My brakes went and my mower broke this week. I’m not mechanically inclined.
I drove the car to a mechanic two miles from Aerie and asked him to check it out. He said it was a full brake job from calipers to pads, but he could do it the next day, and while his rates were higher than I was hoping to dish out for something I can’t even see (though I could hear them well enough), they were still lower than anyone else I called to compare. And I know Scott; he’s reliable, dependable, and has a reputation for being very fair. Plus I can walk home from there past cows and sometimes even turkeys.
While I was there the first of those two very recent days, I asked him about small engine repair since the two shops I’ve used in the past have since closed, and my own attempts to fix the engine did not pan out, despite watching several YouTube videos (though admittedly, one thing lead to another and I spent a few hours watching Taylor Swift songs and Family Feud clips).
So I asked, and Scott recommended Kelly Slaughter in the village. Cool.
I spent the better part of the past thirty years working in the city of Virginia Beach with its half a million residents. But throughout my adult life, I’ve always managed to live where I knew everyone and people knew me. In Massachusetts it was a fine 100-year-old house in a small hamlet on a reservoir. In Pennsylvania it was a farmhouse three centuries old with push out lead windows and farms everywhere. Here at Aerie, if I don’t know someone in town, they certainly know my son. There is something safe in this life, something reliable. I love traveling, headed out to Ireland, Prague, the Gulf Coast of Florida or the hills of western New York, but I know I can come home and settle right back into life on the bay.

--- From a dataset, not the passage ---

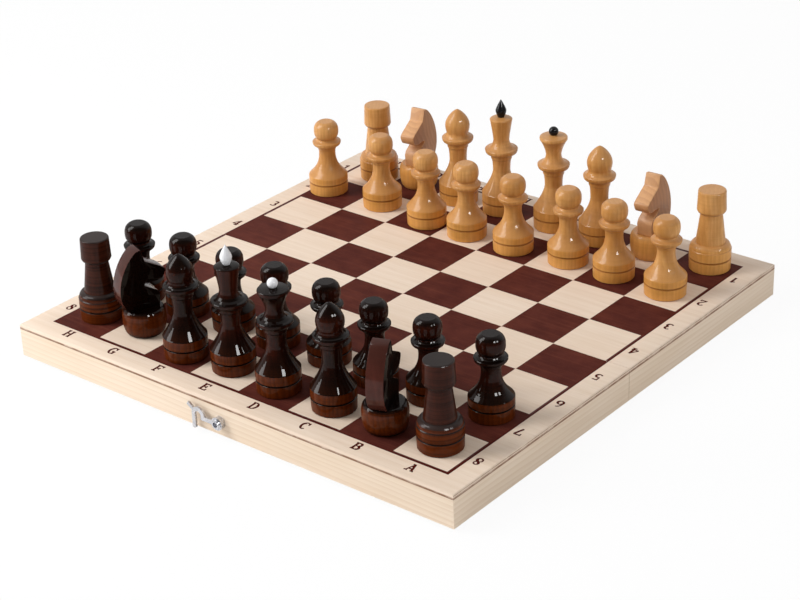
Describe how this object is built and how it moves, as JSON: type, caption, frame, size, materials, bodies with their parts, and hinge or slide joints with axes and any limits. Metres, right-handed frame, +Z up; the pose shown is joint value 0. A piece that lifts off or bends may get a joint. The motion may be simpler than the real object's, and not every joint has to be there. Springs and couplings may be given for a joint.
{
  "type": "folding chess set",
  "caption": "Folding wooden chess board, two hinged trays with a hook latch that shut into a box, set up with turned wooden chessmen that lift off.",
  "frame": {"origin": "on the table, under the middle of the open board, at the hinge barrels' undersides", "axes": "+X along the fold from the h file to the a file, +Y from the latch side (black) to the far side (white), +Z up"},
  "size_m": [0.29, 0.298, 0.0888],
  "materials": {
    "panel_birch": "satin varnish",
    "board_print": "satin screen print",
    "rail_pine": "satin varnish",
    "hinge_steel": "satin",
    "latch_steel": "satin nickel",
    "light_lacquer": "gloss lacquer",
    "dark_lacquer": "gloss lacquer",
    "knight_bare": "satin",
    "top_black": "gloss",
    "top_white": "gloss"
  },
  "bodies": {
    "near_half": {"near_panel": "panel_birch", "near_print": "board_print", "near_front_rail": "rail_pine", "near_fold_rail": "rail_pine", "near_left_rail": "rail_pine", "near_right_rail": "rail_pine", "near_hinge_leaves": "hinge_steel", "hinge_pins": "hinge_steel", "near_hinge_screws": "hinge_steel", "hook_rivet": "latch_steel"},
    "far_half": {"far_panel": "panel_birch", "far_print": "board_print", "far_back_rail": "rail_pine", "far_fold_rail": "rail_pine", "far_left_rail": "rail_pine", "far_right_rail": "rail_pine", "far_hinge_leaves": "hinge_steel", "far_hinge_screws": "hinge_steel", "catch_stud": "latch_steel"},
    "hook": {"hook": "latch_steel"},
    "white_pawn_h": {"white_pawn_h": "light_lacquer"},
    "white_pawn_g": {"white_pawn_g": "light_lacquer"},
    "white_pawn_f": {"white_pawn_f": "light_lacquer"},
    "white_pawn_e": {"white_pawn_e": "light_lacquer"},
    "white_pawn_d": {"white_pawn_d": "light_lacquer"},
    "white_pawn_c": {"white_pawn_c": "light_lacquer"},
    "white_pawn_b": {"white_pawn_b": "light_lacquer"},
    "white_pawn_a": {"white_pawn_a": "light_lacquer"},
    "white_rook_h": {"white_rook_h": "light_lacquer"},
    "white_rook_a": {"white_rook_a": "light_lacquer"},
    "white_knight_g": {"white_knight_foot_g": "light_lacquer", "white_knight_head_g": "knight_bare"},
    "white_knight_b": {"white_knight_foot_b": "light_lacquer", "white_knight_head_b": "knight_bare"},
    "white_bishop_f": {"white_bishop_f": "light_lacquer"},
    "white_bishop_c": {"white_bishop_c": "light_lacquer"},
    "white_queen": {"white_queen": "light_lacquer", "white_queen_ball": "top_black"},
    "white_king": {"white_king": "light_lacquer", "white_king_finial": "top_black"},
    "black_pawn_h": {"black_pawn_h": "dark_lacquer"},
    "black_pawn_g": {"black_pawn_g": "dark_lacquer"},
    "black_pawn_f": {"black_pawn_f": "dark_lacquer"},
    "black_pawn_e": {"black_pawn_e": "dark_lacquer"},
    "black_pawn_d": {"black_pawn_d": "dark_lacquer"},
    "black_pawn_c": {"black_pawn_c": "dark_lacquer"},
    "black_pawn_b": {"black_pawn_b": "dark_lacquer"},
    "black_pawn_a": {"black_pawn_a": "dark_lacquer"},
    "black_rook_h": {"black_rook_h": "dark_lacquer"},
    "black_rook_a": {"black_rook_a": "dark_lacquer"},
    "black_knight_g": {"black_knight_foot_g": "dark_lacquer", "black_knight_head_g": "dark_lacquer"},
    "black_knight_b": {"black_knight_foot_b": "dark_lacquer", "black_knight_head_b": "dark_lacquer"},
    "black_bishop_f": {"black_bishop_f": "dark_lacquer"},
    "black_bishop_c": {"black_bishop_c": "dark_lacquer"},
    "black_queen": {"black_queen": "dark_lacquer", "black_queen_ball": "top_white"},
    "black_king": {"black_king": "dark_lacquer", "black_king_finial": "top_white"}
  },
  "joints": [
    {"name": "board_fold", "type": "hinge", "parent": "near_half", "child": "far_half", "pos_m": [0, 0, 0.0011], "axis": [-1, 0, 0], "range_deg": [0, 180]},
    {"name": "hook_swing", "type": "hinge", "parent": "near_half", "child": "hook", "pos_m": [0, -0.1473, 0.00865], "axis": [0, -1, 0], "range_deg": [-180, 95]},
    {"name": "lift_white_pawn_h", "type": "slide", "parent": "far_half", "child": "white_pawn_h", "axis": [0, 0, 1], "range_m": [0, 0.08]},
    {"name": "lift_white_pawn_g", "type": "slide", "parent": "far_half", "child": "white_pawn_g", "axis": [0, 0, 1], "range_m": [0, 0.08]},
    {"name": "lift_white_pawn_f", "type": "slide", "parent": "far_half", "child": "white_pawn_f", "axis": [0, 0, 1], "range_m": [0, 0.08]},
    {"name": "lift_white_pawn_e", "type": "slide", "parent": "far_half", "child": "white_pawn_e", "axis": [0, 0, 1], "range_m": [0, 0.08]},
    {"name": "lift_white_pawn_d", "type": "slide", "parent": "far_half", "child": "white_pawn_d", "axis": [0, 0, 1], "range_m": [0, 0.08]},
    {"name": "lift_white_pawn_c", "type": "slide", "parent": "far_half", "child": "white_pawn_c", "axis": [0, 0, 1], "range_m": [0, 0.08]},
    {"name": "lift_white_pawn_b", "type": "slide", "parent": "far_half", "child": "white_pawn_b", "axis": [0, 0, 1], "range_m": [0, 0.08]},
    {"name": "lift_white_pawn_a", "type": "slide", "parent": "far_half", "child": "white_pawn_a", "axis": [0, 0, 1], "range_m": [0, 0.08]},
    {"name": "lift_white_rook_h", "type": "slide", "parent": "far_half", "child": "white_rook_h", "axis": [0, 0, 1], "range_m": [0, 0.08]},
    {"name": "lift_white_rook_a", "type": "slide", "parent": "far_half", "child": "white_rook_a", "axis": [0, 0, 1], "range_m": [0, 0.08]},
    {"name": "lift_white_knight_g", "type": "slide", "parent": "far_half", "child": "white_knight_g", "axis": [0, 0, 1], "range_m": [0, 0.08]},
    {"name": "lift_white_knight_b", "type": "slide", "parent": "far_half", "child": "white_knight_b", "axis": [0, 0, 1], "range_m": [0, 0.08]},
    {"name": "lift_white_bishop_f", "type": "slide", "parent": "far_half", "child": "white_bishop_f", "axis": [0, 0, 1], "range_m": [0, 0.08]},
    {"name": "lift_white_bishop_c", "type": "slide", "parent": "far_half", "child": "white_bishop_c", "axis": [0, 0, 1], "range_m": [0, 0.08]},
    {"name": "lift_white_queen", "type": "slide", "parent": "far_half", "child": "white_queen", "axis": [0, 0, 1], "range_m": [0, 0.08]},
    {"name": "lift_white_king", "type": "slide", "parent": "far_half", "child": "white_king", "axis": [0, 0, 1], "range_m": [0, 0.08]},
    {"name": "lift_black_pawn_h", "type": "slide", "parent": "near_half", "child": "black_pawn_h", "axis": [0, 0, 1], "range_m": [0, 0.08]},
    {"name": "lift_black_pawn_g", "type": "slide", "parent": "near_half", "child": "black_pawn_g", "axis": [0, 0, 1], "range_m": [0, 0.08]},
    {"name": "lift_black_pawn_f", "type": "slide", "parent": "near_half", "child": "black_pawn_f", "axis": [0, 0, 1], "range_m": [0, 0.08]},
    {"name": "lift_black_pawn_e", "type": "slide", "parent": "near_half", "child": "black_pawn_e", "axis": [0, 0, 1], "range_m": [0, 0.08]},
    {"name": "lift_black_pawn_d", "type": "slide", "parent": "near_half", "child": "black_pawn_d", "axis": [0, 0, 1], "range_m": [0, 0.08]},
    {"name": "lift_black_pawn_c", "type": "slide", "parent": "near_half", "child": "black_pawn_c", "axis": [0, 0, 1], "range_m": [0, 0.08]},
    {"name": "lift_black_pawn_b", "type": "slide", "parent": "near_half", "child": "black_pawn_b", "axis": [0, 0, 1], "range_m": [0, 0.08]},
    {"name": "lift_black_pawn_a", "type": "slide", "parent": "near_half", "child": "black_pawn_a", "axis": [0, 0, 1], "range_m": [0, 0.08]},
    {"name": "lift_black_rook_h", "type": "slide", "parent": "near_half", "child": "black_rook_h", "axis": [0, 0, 1], "range_m": [0, 0.08]},
    {"name": "lift_black_rook_a", "type": "slide", "parent": "near_half", "child": "black_rook_a", "axis": [0, 0, 1], "range_m": [0, 0.08]},
    {"name": "lift_black_knight_g", "type": "slide", "parent": "near_half", "child": "black_knight_g", "axis": [0, 0, 1], "range_m": [0, 0.08]},
    {"name": "lift_black_knight_b", "type": "slide", "parent": "near_half", "child": "black_knight_b", "axis": [0, 0, 1], "range_m": [0, 0.08]},
    {"name": "lift_black_bishop_f", "type": "slide", "parent": "near_half", "child": "black_bishop_f", "axis": [0, 0, 1], "range_m": [0, 0.08]},
    {"name": "lift_black_bishop_c", "type": "slide", "parent": "near_half", "child": "black_bishop_c", "axis": [0, 0, 1], "range_m": [0, 0.08]},
    {"name": "lift_black_queen", "type": "slide", "parent": "near_half", "child": "black_queen", "axis": [0, 0, 1], "range_m": [0, 0.08]},
    {"name": "lift_black_king", "type": "slide", "parent": "near_half", "child": "black_king", "axis": [0, 0, 1], "range_m": [0, 0.08]}
  ]
}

I couldn’t find Kelly listed so I stopped at a shop known as “The Man Cave,” with deep hallways and rooms, alcoves, and endless piles of yard sale type items. This is the place where you can find virtually anything, but you have to climb and sift, move aside, and dust off. Fred is a man of about eighty and he sat in the front room in his chair and welcomed me to his world.
“Hey Fred. I need a mower. I’m going to find Kelly Slaughter to fix mine, but I saw the one out front and wonder how much it is?”
“Kelly! Kelly and I been close friends since we were young. I’m sorry to tell you but he’s not doing well. Thirty bucks and it’ll start right up. Already filled with gas.” This all in one sentence. Fred and I talked a bit. I told him I had to head to 711 to get money from the ATM and he gave me an envelope and said, “Well, I’m leaving so just put the money in here and slide it through the door next time you get a chance.”
I loaded the mower (which did start right up) and told him I’d have paid someone twice that to mow the property just once, so this is a great deal. “You’ll get a few seasons out of this anyway,” he assured me. “711 huh? That puts me in mind for a few slices of pizza. I might stop there myself.”
I took the money out of the ATM and bought Fred a few slices of pizza and paid him for the mower, went home and cut the grass after a month of outrageous growth.
Then back to Scott’s to drop off the car.
“I felt a slight shimmy earlier when I accelerated,” he said.
“Yes,” I answered, not feeling the need to expand. Scott’s good.
“I have transmission flutter stuff; should get rid of that. Car will be ready tomorrow about lunch.”
On the way home I walked by a ranch with close to a hundred head of cattle. It’s one of my favorite properties around here, and I stopped and talked to the cows a while. An eagle—very late for his trip north before all the osprey return and reclaim their nests—settled in the yellow field for a rest then headed out toward the river.
The next day at lunch I picked up the car and went to 711 to fill up with gas, where I ran into Wayne. “I hear Fred sold you a mower.”
“He did, and I already mowed the entire property, including the field and the northern yard.”
“Hell, Bob, you would’ve had to pay someone twice that at least just to mow it once.”
“Exactly.”
Bubba came out of the store headed to his new job in the next county. “How’s that new mower Fred sold you?”
“Good. I still need to get the old one fixed though.”
“You try Kelly Slaughter? I used to see him parked at the end of his driveway waiting for the mail each day. Haven’t in a bit though.”
“Kelly’s not well anymore and Fred said most likely not going to improve.”
“Oh too bad. I always liked Kelly. There’s a shop in Mathews. Another in White Stone. Or you can watch a few videos and do it yourself.”
I went home and put some old tomatoes out for the fox and filled the birdbaths for the deer. Then I decided they are right; I can absolutely fix the mower myself. So I sat once more at my desk and scanned YouTube for mower-repair videos. Turns out there are even videos for my specific brand and model.
I must have spent an hour watching. You know, I wasn’t crazy about Steve Harvey as host at first, but he grew on me, and I like how he keeps the show moving. And Taylor, well, I like “All Too Well,” of course; I mean, who doesn’t. But that one line from “Anti-Hero” keeps cycling in my mind: “Hi. It’s me. I’m the problem it’s me.”